- Born: Harold West August 12, 1915 Wolford, North Dakota, U.S.
- Died: May 4, 1951 (aged 35) Cleveland, Ohio, U.S.
- Genres: Jazz
- Occupation: Musician
- Instrument: Drums
- Years active: 1930s–1951

= Doc West =

American jazz drummer (1915–1951)

Harold "Doc" West (August 12, 1915 – May 4, 1951) was an American jazz drummer.

== Early life ==
West was born in Wolford, North Dakota. He learned to play piano and cello as a child before switching to drums.

== Career ==
In the 1930s, West played in Chicago with Tiny Parham, Erskine Tate, and Roy Eldridge (1937/38).
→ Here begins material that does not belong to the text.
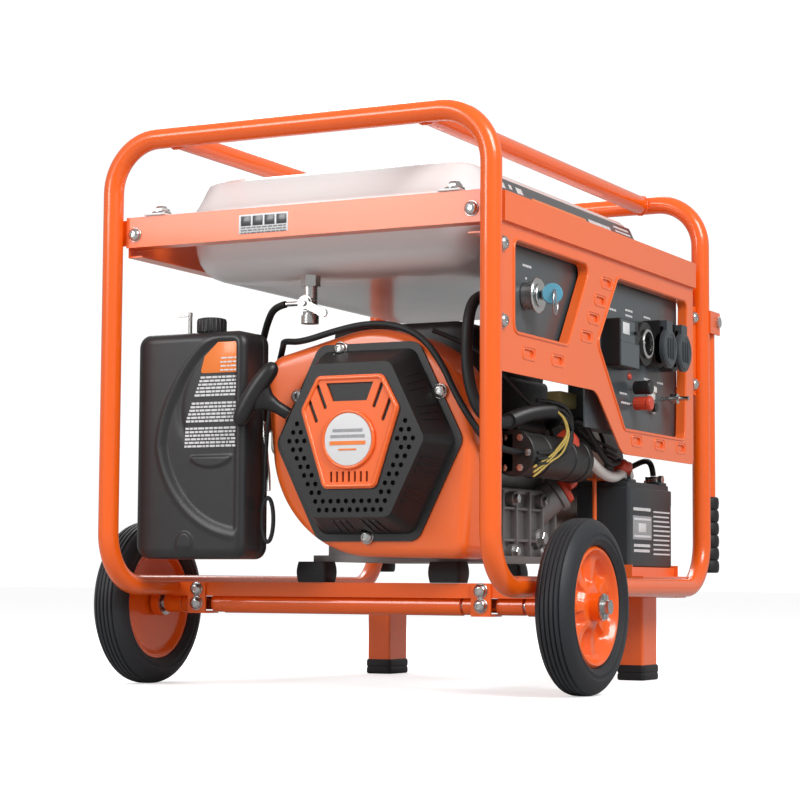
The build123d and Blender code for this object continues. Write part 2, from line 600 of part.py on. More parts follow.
with BuildPart() as cylinder:
    for reach in range(102, 186, 12):
        with BuildSketch(Plane(origin=along_cylinder(reach), x_dir=(1, 0, 0), z_dir=cylinder_run)):
            RectangleRounded(112, 118, 8)
        extrude(amount=5)
    with BuildSketch(Plane(origin=along_cylinder(101), x_dir=(1, 0, 0), z_dir=cylinder_run)):
        RectangleRounded(92, 96, 8)
    extrude(amount=88)
cylinder.part.label = "cylinder"
export_step(cylinder.part, "parts/cylinder.step")

with BuildPart() as rocker_cover:
    with BuildSketch(Plane(origin=along_cylinder(189.2), x_dir=(1, 0, 0), z_dir=cylinder_run)):
        RectangleRounded(96, 88, 12)
    extrude(amount=26)
rocker_cover.part.label = "rocker_cover"
export_step(rocker_cover.part, "parts/rocker_cover.step")

blower_x0, blower_x1, blower_wall = recoil_flange_x, -213, 1.5
with BuildPart() as blower_housing:
    with BuildSketch(plane_end.offset(blower_x0)):
        Circle(138)
        with Locations((116, 80)):
            Circle(32)
        with Locations((-108, -120)):
            Circle(20)
        make_hull()
    extrude(amount=blower_x1 - blower_x0)
    offset(amount=-blower_wall, openings=blower_housing.faces().sort_by(Axis.X)[-1])
    rod((blower_x0 - 1, crank_y, crank_z), (blower_x0 + 4, crank_y, crank_z), 104, Mode.SUBTRACT)
    bolt_holes()
blower_housing.part.label = "blower_housing"
export_step(blower_housing.part, "parts/blower_housing.step")

# Recoil cover: a hexagon with flat top and bottom, drawn in towards its face.
face_hex = [(98, 0), (52, 92), (-52, 92), (-98, 0), (-52, -92), (52, -92)]
wall_grow, flange_grow, cover_wall = 1.22, 1.3, 2.5
insert_outline = [(-44, 77), (44, 77), (66, 37), (35, -58), (-35, -58), (-66, 37)]
hole_r, hole_pitch = 3, 10.4


def hexagon(scale, trim, corner):
    """Draws the cover's rounded hexagon, scaled and then drawn in by trim."""
    with BuildSketch(mode=Mode.PRIVATE) as outline:
        with BuildLine():
            Polyline(*[(scale * u, scale * v) for u, v in face_hex], close=True)
        make_face()
        offset(amount=-trim, kind=Kind.INTERSECTION)
        fillet(outline.vertices(), corner)
    return outline.sketch


def insert_half_width(v):
    """Half the insert's width at this height on the cover."""
    if v > 37:
        return 66 - (v - 37) * 22 / 40
    return 35 + (v + 58) * 31 / 95


perforations = []
for row in range(-8, 5):
    v = row * hole_pitch
    for column in range(-9, 10):
        u = (column + 0.5 * (row % 2)) * hole_pitch
        in_face = abs(v) < 84 and abs(u) + 0.5 * abs(v) < 87
        by_insert = v > -68 and abs(u) < insert_half_width(v) + 7
        if in_face and not by_insert:
            perforations.append((u, v))

guide = Vector(-328, 30, 335)
pull = Vector(-0.5, 0.7, 0.5).normalized()
post_r = 8
with BuildPart() as recoil_cover:
    with BuildSketch(plane_end.offset(recoil_flange_x)):
        add(hexagon(wall_grow, 0, 16))
    with BuildSketch(plane_end.offset(recoil_face_x)):
        add(hexagon(1, 0, 12))
    loft()
    with BuildSketch(plane_end.offset(recoil_flange_x)):
        add(hexagon(wall_grow, cover_wall, 14))
    with BuildSketch(plane_end.offset(recoil_face_x + cover_wall)):
        add(hexagon(1, cover_wall, 10))
    loft(mode=Mode.SUBTRACT)
    with BuildSketch(plane_end.offset(recoil_flange_x - 3)):
        add(hexagon(flange_grow, 0, 18))
        add(hexagon(wall_grow, cover_wall + 1, 14), mode=Mode.SUBTRACT)
    extrude(amount=3)
    rod(tuple(guide - pull * 5), tuple(guide), 10)
    rod(tuple(guide - pull * 9), tuple(guide + pull), 4, Mode.SUBTRACT)
    for y, z in recoil_bolts:
        rod((recoil_flange_x - 24, y, z), (recoil_flange_x - 3, y, z), 9, Mode.SUBTRACT)
    rod((recoil_face_x + cover_wall - 0.5, crank_y, crank_z), (-320, crank_y, crank_z), post_r)
    with BuildSketch(plane_end.offset(recoil_face_x)):
        with Locations(*perforations):
            Circle(hole_r)
    extrude(amount=cover_wall + 1, mode=Mode.SUBTRACT)
    bolt_holes()
recoil_cover.part.label = "recoil_cover"
export_step(recoil_cover.part, "parts/recoil_cover.step")

with BuildPart() as recoil_insert:
    with BuildSketch(plane_end.offset(recoil_face_x - 3)) as insert_sketch:
        with BuildLine():
            Polyline(*insert_outline, close=True)
        make_face()
        fillet(insert_sketch.vertices(), 9)
        with BuildLine():
            Polyline((-32, 68), (32, 68), (23, 46), (-23, 46), close=True)
        make_face(mode=Mode.SUBTRACT)
        for u in range(-24, 25, 8):
            with Locations((u, -44)):
                SlotOverall(13, 3, rotation=90, mode=Mode.SUBTRACT)
        for side in (-1, 1):
            for u, v in ((38, 52), (50, 36)):
                with Locations((side * u, v)):
                    SlotOverall(32, 5, rotation=side * -112, mode=Mode.SUBTRACT)
    extrude(amount=2.98)
    rod((recoil_face_x - 5, crank_y, crank_z), (recoil_face_x - 3, crank_y, crank_z), 33)
recoil_insert.part.label = "recoil_insert"
export_step(recoil_insert.part, "parts/recoil_insert.step")

pulley_r, pulley_x0, pulley_x1 = 52, -338, -322
with BuildPart() as recoil_pulley:
    rod((pulley_x0, crank_y, crank_z), (pulley_x1, crank_y, crank_z), pulley_r)
    with BuildSketch(plane_end.offset(pulley_x0 + 4)):
        Circle(pulley_r + 1)
        Circle(pulley_r - 8, mode=Mode.SUBTRACT)
    extrude(amount=pulley_x1 - pulley_x0 - 8, mode=Mode.SUBTRACT)
    ends = [(x, crank_y, crank_z) for x in (pulley_x0 - 1, pulley_x1 + 1)]
    rod(*ends, post_r + running, Mode.SUBTRACT)
recoil_pulley.part.label = "recoil_pulley"
export_step(recoil_pulley.part, "parts/recoil_pulley.step")

grip_across = Vector(0.1, -0.53, 0.84).normalized()
grip_middle = guide + pull * 50
with BuildPart() as starter_grip:
    rod(tuple(guide + pull * 1), tuple(grip_middle), 7.5)
    rod(tuple(grip_middle - grip_across * 45), tuple(grip_middle + grip_across * 45), 11)
    fillet(starter_grip.edges().filter_by(GeomType.CIRCLE).filter_by(lambda edge: edge.radius > 10), 5)
starter_grip.part.label = "starter_grip"
export_step(starter_grip.part, "parts/starter_grip.step")

starter_y, starter_z, starter_r = -212, 290, 27
with BuildPart() as starter_motor:
    rod((-204, starter_y, starter_z), (-14, starter_y, starter_z), starter_r)
    rod((-14, starter_y, starter_z), (-8, starter_y, starter_z), starter_r - 8)
    bar(-206, -198, starter_y, -150, starter_z - 22, starter_z + 22)
    rod((-30, starter_y, starter_z + 20), (-30, starter_y, starter_z + 40), 6)
    rod((-240, crank_y, crank_z), (40, crank_y, crank_z), 100 + weld_gap, Mode.SUBTRACT)
starter_motor.part.label = "starter_motor"
export_step(starter_motor.part, "parts/starter_motor.step")

with BuildPart() as engine_mounts:
    for x, y in ((-217, 52), (-217, -132), (rear_cross_x, crank_y - 62), (rear_cross_x, crank_y + 62)):
        bar(x - 15, x + 15, y - 20, y + 20, cross_top + 0.05, 157.95)
engine_mounts.part.label = "engine_mounts"
export_step(engine_mounts.part, "parts/engine_mounts.step")

air_x0, air_x1, air_back = -338, -285, -281
air_y0, air_y1, air_z0, air_z1 = 88, 247, 160, 441
intake_y, intake_z, intake_r = 120, 374, 16
with BuildPart() as carburettor:
    rod((air_back + 0.1, intake_y, intake_z), (throw_x - 56.2, intake_y, intake_z), intake_r)
    bar(-262, -216, intake_y - 21, intake_y + 21, intake_z - 26, intake_z + 22)
    rod((-240, intake_y, intake_z - 52), (-240, intake_y, intake_z - 26), 19)
carburettor.part.label = "carburettor"
export_step(carburettor.part, "parts/carburettor.step")

knob_x, knob_y, knob_r = -312, 152, 19
choke_x, choke_y = -318, 180
with BuildPart() as air_cleaner_cover:
    bar(air_x0, air_x1, air_y0, air_y1, air_z0, air_z1)
    fillet(air_cleaner_cover.edges().filter_by(Axis.X), 16)
    fillet(air_cleaner_cover.faces().sort_by(Axis.X)[0].edges(), 12)
    offset(amount=-2.5, openings=air_cleaner_cover.faces().sort_by(Axis.X)[-1])
    rod((knob_x, knob_y, air_z1 - 6), (knob_x, knob_y, air_z1 + 2), 4 + running, Mode.SUBTRACT)
    rod((choke_x, choke_y, air_z1 - 6), (choke_x, choke_y, air_z1 + 2), 2.5 + running, Mode.SUBTRACT)
air_cleaner_cover.part.label = "air_cleaner_cover"
export_step(air_cleaner_cover.part, "parts/air_cleaner_cover.step")

with BuildPart() as air_cleaner_base:
    bar(air_x1 + 0.02, air_back, air_y0, air_y1, air_z0, air_z1)
    fillet(air_cleaner_base.edges().filter_by(Axis.X), 16)
air_cleaner_base.part.label = "air_cleaner_base"
export_step(air_cleaner_base.part, "parts/air_cleaner_base.step")

with BuildPart() as air_cleaner_knob:
    rod((knob_x, knob_y, air_z1 + 0.4), (knob_x, knob_y, air_z1 + 19), knob_r)
    rod((knob_x, knob_y, air_z1 - 8), (knob_x, knob_y, air_z1 + 1), 4)
    with BuildSketch(Plane((knob_x, knob_y, air_z1 + 4))):
        with PolarLocations(knob_r, 14):
            Circle(1.6)
    extrude(amount=15, mode=Mode.SUBTRACT)
air_cleaner_knob.part.label = "air_cleaner_knob"
export_step(air_cleaner_knob.part, "parts/air_cleaner_knob.step")

with BuildPart() as choke_lever:
    rod((choke_x, choke_y, air_z1 - 10), (choke_x, choke_y, air_z1 + 27), 2.5)
    bar(choke_x - 2, choke_x + 2, choke_y - 2, choke_y + 17, air_z1 + 22, air_z1 + 26)
choke_lever.part.label = "choke_lever"
export_step(choke_lever.part, "parts/choke_lever.step")

with BuildPart() as muffler:
    bar(-36, 126, 112, 226, 300, 430)
    fillet(muffler.edges().filter_by(Axis.X), 24)
    rod((throw_x + 56.2, 128, 378), (-36, 128, 378), 13)
    rod((100, 226, 340), (100, 240, 330), 12)
muffler.part.label = "muffler"
export_step(muffler.part, "parts/muffler.step")

# ---- held hose and cables --------------------------------------------------


def tangent_radii(points):
    """Arc radius at each corner: 0.45 of the shorter run over tan of half the turn."""
    radii = []
    for before, corner, after in zip(points, points[1:], points[2:]):
        run_in = Vector(*corner) - Vector(*before)
        run_out = Vector(*after) - Vector(*corner)
        half_turn = radians(run_in.get_angle(run_out)) / 2
        radii.append(0.45 * min(run_in.length, run_out.length) * cos(half_turn) / sin(half_turn))
    return radii


arch_route = [
    (-232, 104, 397.5),
    (-236, 98, 410),
    (-258, 80, 428),
    (-288, 62, 430),
    (-306, 28, 425),
    (-306, -20, 437),
    (-306, -62, 444),
    (-306, -104, 441),
    (-306, -140, 424),
    (-306, -166, 390),
    (-306, -182, 356),
    (-306, -204, 322),
    (-292, -215, 300),
    (-250, -222, 290),
    (-206, -222, 290),
]
sheath_route = [
    (-250, -221, 474),
    (-252, -206, 476),
    (-275, -198, 474),
    (-302, -200, 458),
    (-311, -200, 425),
    (-311, -200, 390),
    (-311, -205, 358),
    (-308, -216, 330),
    (-284, -230, 318),
    (-262, -232, 324),
]
loom_route = [
    (-262, -232, 324),
    (-232, -233, 332),
    (-180, -232, 341),
    (-120, -230, 347),
    (-78, -220, 343),
    (-48, -192, 338),
    (-43, -170, 336),
]
red_lead_route = [
    (-30, -212, 331.5),
    (-27, -214, 342),
    (-6, -220, 344),
    (28, -223, 318),
    (72, -224, 290),
    (108, -223, 292),
    (128, -221, 300),
    (135, -221, 283.5),
]
black_lead_route = [
    (252, -221, 283.5),
    (254, -219, 298),
    (264, -206, 306),
    (262, -188, 298),
    (248, -170, 286),
]
fuel_hose_route = [
    (-286, 61, 476),
    (-284, 78, 474),
    (-270, 96, 458),
    (-254, 112, 436),
    (-246, 124, 414),
    (-244, 126, 398),
]
drain_route = [(-304, 72, 350), (-307, 74, 310), (-308, 75, 262), (-306, 76, 232), (-306, 83.5, 219)]
flexible_lines = [
    (arch_route, 4),
    (sheath_route, 7),
    (loom_route, 10),
    (red_lead_route, 4),
    (black_lead_route, 4),
    (fuel_hose_route, 4.5),
    (drain_route, 2.5),
]
with BuildPart() as hoses_and_leads:
    for points, line_r in flexible_lines:
        print("bend radii over", line_r, [round(r) for r in tangent_radii(points)])
        with BuildLine() as route:
            FilletPolyline(*points, radius=tangent_radii(points))
        with BuildSketch(Plane(origin=route.line @ 0, z_dir=route.line % 0)):
            Circle(line_r)
        sweep(path=route.line)
hoses_and_leads.part.label = "hoses_and_leads"
export_step(hoses_and_leads.part, "parts/hoses_and_leads.step")
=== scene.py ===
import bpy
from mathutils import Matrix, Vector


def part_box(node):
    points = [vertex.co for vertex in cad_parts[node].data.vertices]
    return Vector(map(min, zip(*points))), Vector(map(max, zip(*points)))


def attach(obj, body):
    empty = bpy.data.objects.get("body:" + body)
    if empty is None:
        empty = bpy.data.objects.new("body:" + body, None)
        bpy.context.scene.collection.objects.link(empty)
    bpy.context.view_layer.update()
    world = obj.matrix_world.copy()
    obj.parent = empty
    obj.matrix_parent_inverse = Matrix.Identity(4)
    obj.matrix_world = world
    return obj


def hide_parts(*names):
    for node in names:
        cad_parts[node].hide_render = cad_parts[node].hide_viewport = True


bl_info = {
    "name": "Open-frame generator",
    "version": (1, 0, 0),
    "blender": (4, 5, 0),
    "location": "3D View > Sidebar > Generator",
    "description": "Dresses the packed generator with its moulded, painted and rubber parts",
    "category": "Object",
}

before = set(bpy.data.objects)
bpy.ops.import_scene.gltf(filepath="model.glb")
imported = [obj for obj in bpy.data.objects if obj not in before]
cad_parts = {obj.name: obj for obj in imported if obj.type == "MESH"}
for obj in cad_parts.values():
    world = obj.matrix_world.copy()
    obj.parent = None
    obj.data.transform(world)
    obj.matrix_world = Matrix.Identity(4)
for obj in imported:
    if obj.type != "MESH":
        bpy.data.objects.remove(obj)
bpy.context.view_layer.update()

from math import cos, pi, radians, sin

import bmesh
import bpy
import numpy as np
from bpy.props import FloatProperty, FloatVectorProperty, IntProperty, PointerProperty
from mathutils import Matrix, Vector

MM = 0.001


def middle(node):
    """The middle of a CAD node's box, in millimetres."""
    low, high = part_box(node)
    return np.array((low + high) / 2) / MM


def corner(node, which):
    """The lowest (0) or highest (1) corner of a CAD node's box, in millimetres."""
    return np.array(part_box(node)[which]) / MM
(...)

Late in the decade, he filled in for Chick Webb when Webb was unable to lead his own orchestra. In the early 1940s, he performed with Hot Lips Page and played on the early bebop scene at Minton's Playhouse in New York City with Dizzy Gillespie, Charlie Parker, Tiny Grimes, and Don Byas. He played with Oscar Pettiford in 1944 and stood in for Jo Jones occasionally in Count Basie's orchestra.

West appears on recordings from Slam Stewart, Leo Watson, Wardell Gray, Billie Holiday, Erroll Garner, Big Joe Turner, and Jay McShann.

== Personal life ==
West and his wife, Florence, had one daughter. He died in 1951 while on tour with Roy Eldridge.